(What to produce) Quote the data below in full, please, without altering anything.

□ □ □ □

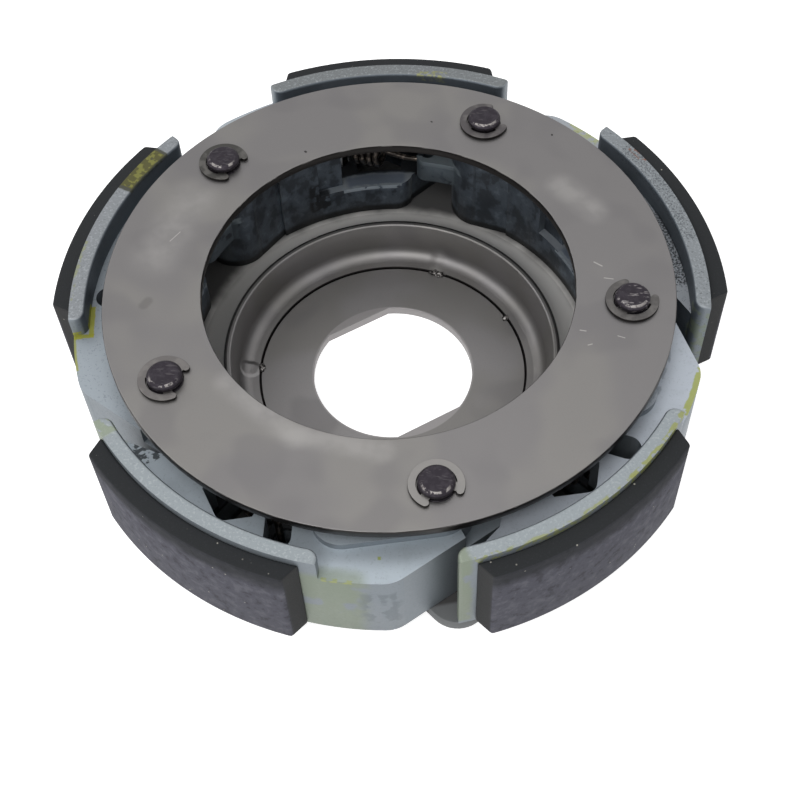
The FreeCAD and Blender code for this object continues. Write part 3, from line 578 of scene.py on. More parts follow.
@dataclass(frozen=True)
class DieCastAlloy:
    """Pressure die-cast aluminium.

    It looks cool grey and smooth, sandy on the rim, with tops painted paler than the sides as painted light,
    painted shade with oily streaks on the inner walls and a painted shadow at their foot.
    """

    centre: float
    rim: str
    smears: tuple[Smear, ...]
    pitting: float
    name: str
    # Tops are painted paler than the sides as painted light.
    top: str
    side: str = "#7d848a"
    # Walls that face the shaft and the recesses inside the shoe are painted dark as shade, with oily and
    # dusty streaks over it and a lighter tone on the rim's wall.
    inner_shade: str = "#4a525b"
    oily: str = "#22262c"
    # Colour of the painted shadow along the foot of the walls towards the shaft.
    foot_shadow: str = "#101214"
    dusty: str = "#6d7883"
    rim_wall: str = "#565d64"
    pit: str = "#3b4044"
    bright: str = "#d3d9dc"
    # The die's skin has grains of about 0.2 mm, which are drawn coarser so that they show.
    grain_size: float = 0.6
    grain_depth: float = 0.014
    swell_size: float = 3.0
    swell_depth: float = 0.05
    pit_size: float = 0.5
    stain_size: float = 7.0
    stain_strength: float = 0.18
    sand_strength: float = 0.2
    run_size: float = 4.2
    dust_strength: float = 0.8
    foot_shadow_strength: float = 0.95
    # Heights over which the painted shade of the recesses starts below the web's top and the painted shadow
    # at the foot ends above the foot, and depths over which the rim's top starts.
    recess_shade_top: Span = (27.8, 26.8)
    foot_shadow_rise: Span = (2.6, 1.2)
    rim_depth: Span = (1.2, 0.5)
    # Radii over which the inner walls end, the walls round the spring end and the rim's wall starts.
    inner_end: Span = (54.0, 58.0)
    spring_end: Span = (58.0, 62.0)
    rim_wall_start: Span = (61.0, 63.0)
    roughness: Span = (0.42, 0.58)
    metallic: float = 0.55

    def material(self) -> bpy.types.Material:
        """Build the material.

        Returns:
            The finished material.
        """
        surface = Surface(self.name, self.centre)
        pebble = surface.grain(self.grain_size, detail=2.0, roughness=0.6)
        clouds = surface.grain(self.stain_size, detail=3.0, roughness=0.55, shift=self.centre)
        up = surface.facing(Facing.UP)
        # Painted light: faces that face up take the paler top colour.
        colour = surface.coat(up, self.side, self.top)
        stained = surface.both(surface.between(clouds, 0.5, 0.72), self.stain_strength)
        colour = surface.coat(stained, colour, self.side)
        colour = self.rim_skin(surface, colour, up, pebble)
        colour = self.shade_and_oil(surface, colour)
        for mark in self.smears:
            colour = surface.coat(surface.smear(mark), colour, mark.colour)
        swell = surface.grain(self.swell_size, detail=1.0, shift=9.0)
        reliefs = [(pebble, self.grain_depth), (swell, self.swell_depth)]
        return surface.dress(colour, surface.grade(pebble, *self.roughness), self.metallic, reliefs)

    def rim_skin(self, surface: Surface, colour: Socket, up: Socket, pebble: Socket) -> Socket:
        """Sandy top of the rim, and pits on the flat tops.

        Args:
            surface: Material that gets it.
            colour: Colour so far.
            up: Mask of what faces up.
            pebble: Grain of the skin.

        Returns:
            Colour with the rim and the pits.
        """
        cap = surface.between(surface.height, *(RIM_TOP - depth for depth in self.rim_depth))
        on_rim = surface.both(cap, up)
        colour = surface.coat(on_rim, colour, self.rim)
        sand = surface.both(on_rim, surface.between(pebble, 0.5, 0.7))
        colour = surface.coat(surface.both(sand, self.sand_strength), colour, self.bright)
        pits = surface.grain(self.pit_size, detail=1.0, roughness=0.6, shift=5.0)
        outer = surface.between(surface.radius, *self.inner_end)
        pits = surface.both(surface.between(pits, 0.38, 0.31), outer)
        return surface.coat(surface.both(pits, self.pitting), colour, self.pit)

    def shade_and_oil(self, surface: Surface, colour: Socket) -> Socket:
        """Painted shade with oily streaks on the walls that face the shaft and in the recesses round the
        spring, and a painted shadow along the lower edge.

        Args:
            surface: Material that gets it.
            colour: Colour so far.

        Returns:
            Colour with the oil.
        """
        inward = surface.facing(Facing.IN)
        shift = self.centre * 0.7
        runs = surface.grain(self.run_size, detail=4.0, roughness=0.62, shift=shift, stretch=(1, 1, 1.3))
        film = surface.coat(surface.between(runs, 0.42, 0.56), self.oily, self.inner_shade)
        dust = surface.both(surface.between(runs, 0.58, 0.7), self.dust_strength)
        film = surface.coat(dust, film, self.dusty)
        film = surface.coat(surface.between(surface.radius, *self.rim_wall_start), film, self.rim_wall)
        # Painted shade on the walls that face the shaft.
        colour = surface.coat(inward, colour, film)
        # Painted shade in the recesses inside the shoe, below the web's top.
        below = surface.between(surface.height, *self.recess_shade_top)
        inside = surface.both(surface.between(surface.radius, *reversed(self.spring_end)), below)
        colour = surface.coat(surface.both(inside, surface.grade(runs, 0.1, 0.5)), colour, self.inner_shade)
        # Painted shadow where the shoe's foot meets the flange.
        low = surface.between(surface.height, *(SHOE_BOTTOM + rise for rise in self.foot_shadow_rise))
        foot_shadow = surface.both(low, surface.between(surface.radius, *reversed(self.inner_end)))
        return surface.coat(surface.both(foot_shadow, self.foot_shadow_strength), colour, self.foot_shadow)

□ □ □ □

(Finished task)
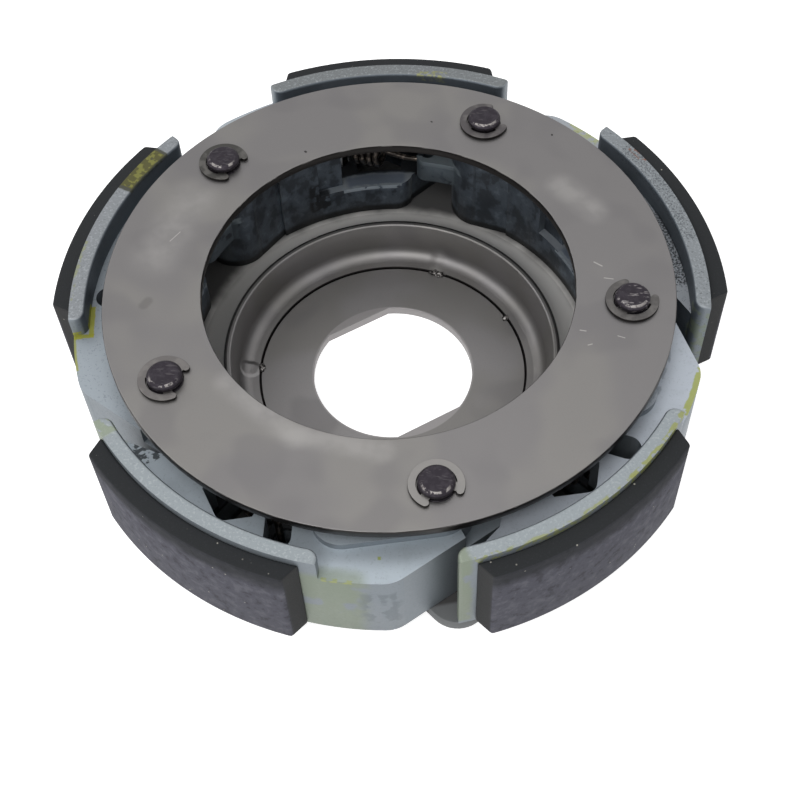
The FreeCAD and Blender code for this object continues. Write part 3, from line 578 of scene.py on. More parts follow.
@dataclass(frozen=True)
class DieCastAlloy:
    """Pressure die-cast aluminium.

    It looks cool grey and smooth, sandy on the rim, with tops painted paler than the sides as painted light,
    painted shade with oily streaks on the inner walls and a painted shadow at their foot.
    """

    centre: float
    rim: str
    smears: tuple[Smear, ...]
    pitting: float
    name: str
    # Tops are painted paler than the sides as painted light.
    top: str
    side: str = "#7d848a"
    # Walls that face the shaft and the recesses inside the shoe are painted dark as shade, with oily and
    # dusty streaks over it and a lighter tone on the rim's wall.
    inner_shade: str = "#4a525b"
    oily: str = "#22262c"
    # Colour of the painted shadow along the foot of the walls towards the shaft.
    foot_shadow: str = "#101214"
    dusty: str = "#6d7883"
    rim_wall: str = "#565d64"
    pit: str = "#3b4044"
    bright: str = "#d3d9dc"
    # The die's skin has grains of about 0.2 mm, which are drawn coarser so that they show.
    grain_size: float = 0.6
    grain_depth: float = 0.014
    swell_size: float = 3.0
    swell_depth: float = 0.05
    pit_size: float = 0.5
    stain_size: float = 7.0
    stain_strength: float = 0.18
    sand_strength: float = 0.2
    run_size: float = 4.2
    dust_strength: float = 0.8
    foot_shadow_strength: float = 0.95
    # Heights over which the painted shade of the recesses starts below the web's top and the painted shadow
    # at the foot ends above the foot, and depths over which the rim's top starts.
    recess_shade_top: Span = (27.8, 26.8)
    foot_shadow_rise: Span = (2.6, 1.2)
    rim_depth: Span = (1.2, 0.5)
    # Radii over which the inner walls end, the walls round the spring end and the rim's wall starts.
    inner_end: Span = (54.0, 58.0)
    spring_end: Span = (58.0, 62.0)
    rim_wall_start: Span = (61.0, 63.0)
    roughness: Span = (0.42, 0.58)
    metallic: float = 0.55

    def material(self) -> bpy.types.Material:
        """Build the material.

        Returns:
            The finished material.
        """
        surface = Surface(self.name, self.centre)
        pebble = surface.grain(self.grain_size, detail=2.0, roughness=0.6)
        clouds = surface.grain(self.stain_size, detail=3.0, roughness=0.55, shift=self.centre)
        up = surface.facing(Facing.UP)
        # Painted light: faces that face up take the paler top colour.
        colour = surface.coat(up, self.side, self.top)
        stained = surface.both(surface.between(clouds, 0.5, 0.72), self.stain_strength)
        colour = surface.coat(stained, colour, self.side)
        colour = self.rim_skin(surface, colour, up, pebble)
        colour = self.shade_and_oil(surface, colour)
        for mark in self.smears:
            colour = surface.coat(surface.smear(mark), colour, mark.colour)
        swell = surface.grain(self.swell_size, detail=1.0, shift=9.0)
        reliefs = [(pebble, self.grain_depth), (swell, self.swell_depth)]
        return surface.dress(colour, surface.grade(pebble, *self.roughness), self.metallic, reliefs)

    def rim_skin(self, surface: Surface, colour: Socket, up: Socket, pebble: Socket) -> Socket:
        """Sandy top of the rim, and pits on the flat tops.

        Args:
            surface: Material that gets it.
            colour: Colour so far.
            up: Mask of what faces up.
            pebble: Grain of the skin.

        Returns:
            Colour with the rim and the pits.
        """
        cap = surface.between(surface.height, *(RIM_TOP - depth for depth in self.rim_depth))
        on_rim = surface.both(cap, up)
        colour = surface.coat(on_rim, colour, self.rim)
        sand = surface.both(on_rim, surface.between(pebble, 0.5, 0.7))
        colour = surface.coat(surface.both(sand, self.sand_strength), colour, self.bright)
        pits = surface.grain(self.pit_size, detail=1.0, roughness=0.6, shift=5.0)
        outer = surface.between(surface.radius, *self.inner_end)
        pits = surface.both(surface.between(pits, 0.38, 0.31), outer)
        return surface.coat(surface.both(pits, self.pitting), colour, self.pit)

    def shade_and_oil(self, surface: Surface, colour: Socket) -> Socket:
        """Painted shade with oily streaks on the walls that face the shaft and in the recesses round the
        spring, and a painted shadow along the lower edge.

        Args:
            surface: Material that gets it.
            colour: Colour so far.

        Returns:
            Colour with the oil.
        """
        inward = surface.facing(Facing.IN)
        shift = self.centre * 0.7
        runs = surface.grain(self.run_size, detail=4.0, roughness=0.62, shift=shift, stretch=(1, 1, 1.3))
        film = surface.coat(surface.between(runs, 0.42, 0.56), self.oily, self.inner_shade)
        dust = surface.both(surface.between(runs, 0.58, 0.7), self.dust_strength)
        film = surface.coat(dust, film, self.dusty)
        film = surface.coat(surface.between(surface.radius, *self.rim_wall_start), film, self.rim_wall)
        # Painted shade on the walls that face the shaft.
        colour = surface.coat(inward, colour, film)
        # Painted shade in the recesses inside the shoe, below the web's top.
        below = surface.between(surface.height, *self.recess_shade_top)
        inside = surface.both(surface.between(surface.radius, *reversed(self.spring_end)), below)
        colour = surface.coat(surface.both(inside, surface.grade(runs, 0.1, 0.5)), colour, self.inner_shade)
        # Painted shadow where the shoe's foot meets the flange.
        low = surface.between(surface.height, *(SHOE_BOTTOM + rise for rise in self.foot_shadow_rise))
        foot_shadow = surface.both(low, surface.between(surface.radius, *reversed(self.inner_end)))
        return surface.coat(surface.both(foot_shadow, self.foot_shadow_strength), colour, self.foot_shadow)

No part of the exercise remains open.